Description: Some, more difficult, formats, which were previously handled by the legacy code paths, are not yet supported by the SwsOps backend. This notably includes 96/128-bit formats, XYZ, Bayer and packed/subsampled formats (e.g. YUYV).

Deliverables:

  • An implementation of the necessary APIs and high-level logic, alongside a reference implementation in C, and possibly an x86_64 code path for the most important formats, is either merged or has received at least one merge approval from another maintainer.

Compensation: 20,000 EUR

Time estimate: 3-4 weeks = 140 hours (full-time)

Delivery date: 5 months after kick-off

Completion of this milestone will improve the project in the following way(s):

  • More of the remaining buggy/slow/unmaintained legacy code paths can be properly deprecated and phased out, in favor of the newer, simpler and more robust approach.
  • swscale will become more reliable and able to handle more formats without crashing or delivering incorrect data
Properly integrate CMM layer

Description: Some format conversions currently require conversion between different colorspaces.
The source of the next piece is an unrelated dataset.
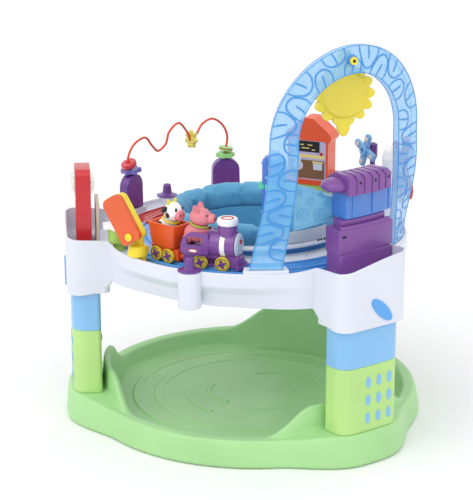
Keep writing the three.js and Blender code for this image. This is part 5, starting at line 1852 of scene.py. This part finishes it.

This operation is currently handled in a very inefficient manner, as a result of predating the SwsOps design. This layer should be updated to use the new architecture, which will make it vastly more efficient.

Deliverables:

  • A pull request integrating the color management layer into the SwsOps design, is either merged or has received at least one merge approval from another maintainer.

Compensation: 10,000 EUR

Time estimate: 1-2 weeks = 60 hours (full-time)

Delivery date: 6 months after kick-off

Completion of this milestone will improve the project in the following way(s):

  • Color management in swscale will become more accurate and significantly faster
  • The SwsOps framework being worked on in the previous milestones will cover more code paths.